Everyday high pony, still work appropriate
This is a bridge into days when a student is thinking about a first internship and wants one reliable style. I point them to the school hairstyles set for a softer campus frame, and I keep the language honest: if a dress code is vague, a sleek pony and a business casual outfit for work is a clean pairing that does not read costume.
Frequently Asked Questions
What counts as a sleek hairstyle for a professional day?
I tell clients anything that keeps the front perimeter controlled and the silhouette intentional counts. A pony, bun, braid, or a smoothed top half with movement below is fair game if the root line is clean and the finish matches the setting. If you are on camera, test at your actual camera height, not a bathroom mirror.
How do I get sleek hair without it looking greasy by lunch?

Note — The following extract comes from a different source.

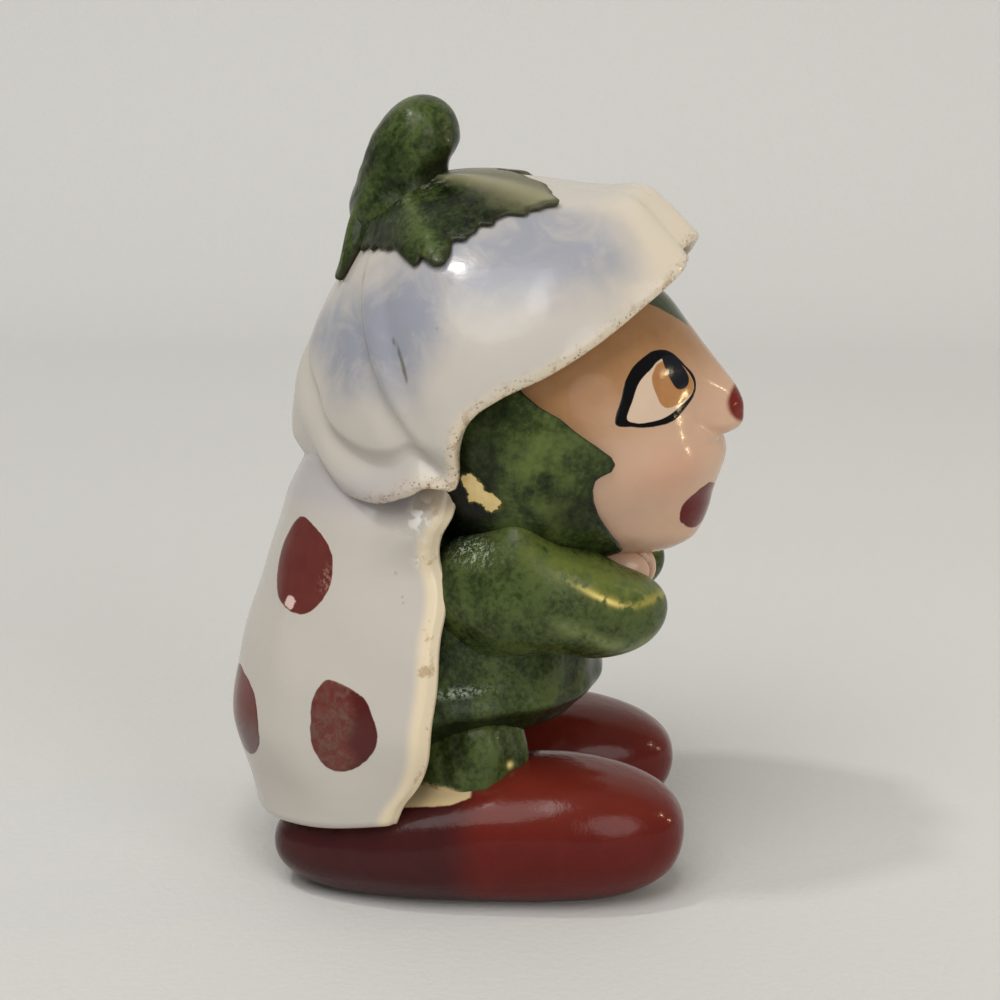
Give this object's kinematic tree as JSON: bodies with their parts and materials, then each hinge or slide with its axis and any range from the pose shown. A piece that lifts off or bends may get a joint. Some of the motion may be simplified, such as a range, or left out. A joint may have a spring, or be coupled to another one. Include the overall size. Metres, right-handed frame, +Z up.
{
  "type": "ceramic figurine",
  "caption": "Glazed ceramic figurine of a child dressed as a ladybug, with spotted wing cases, a flower hat and big shoes.",
  "frame": {"origin": "on the floor under the middle of the figurine's bounding box, between the two shoes", "axes": "+Z up; the figure looks along -Y; its right hand and right shoe are on -X"},
  "size_m": [0.0517, 0.0653, 0.0986],
  "materials": {
    "white_glaze": "gloss glaze with a warm cream tint at the edges and a lavender blush near the calyx",
    "green_glaze": "gloss glaze, mottled dark and yellow green",
    "red_glaze": "gloss dark red glaze",
    "skin_glaze": "gloss glaze, flesh pink with an orange brown blush"
  },
  "bodies": {
    "root": {"torso": "green_glaze", "head": "skin_glaze", "leaf_hood": "green_glaze", "flower_hat": "white_glaze", "calyx": "green_glaze", "hat_stem": "green_glaze", "wing_case_right": "white_glaze", "wing_case_left": "white_glaze", "arm_right": "green_glaze", "arm_left": "green_glaze", "hand_right": "skin_glaze", "hand_left": "skin_glaze", "leg_right": "green_glaze", "leg_left": "green_glaze", "shoe_right": "red_glaze", "shoe_left": "red_glaze"}
  },
  "joints": []
}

Use serum mid-length to ends only, and keep product away from the scalp unless you are addressing a specific flyaway. I prefer a two-step: light leave-in, then a cold shot, then a tiny drop of oil if the ends need it, not a heavy coat first.
Which tools are worth the money if I only buy one?
A quality heat protectant and a good boar brush will move the needle more than a third curling iron. If you are deciding between a new flat iron and a better blow-dry, I would upgrade the blow-dry first for sleek hairstyles.
How is this different from a basic ponytail tutorial?
This set is about placement for real constraints: headshots, panels, commutes, and all-day contact. I name where I use drugstore mousse, where I use U-pins, and where a wrap helps camera glare on the nape, not just how to loop an elastic.
Can fine hair still look sleek without going flat?
Yes, but the volume usually lives in the underlayer, not the visible crown height. I use a small amount of mousse at the root, blow-dry with the head tipped forward, then smooth the top layer, which keeps movement without a helmet effect.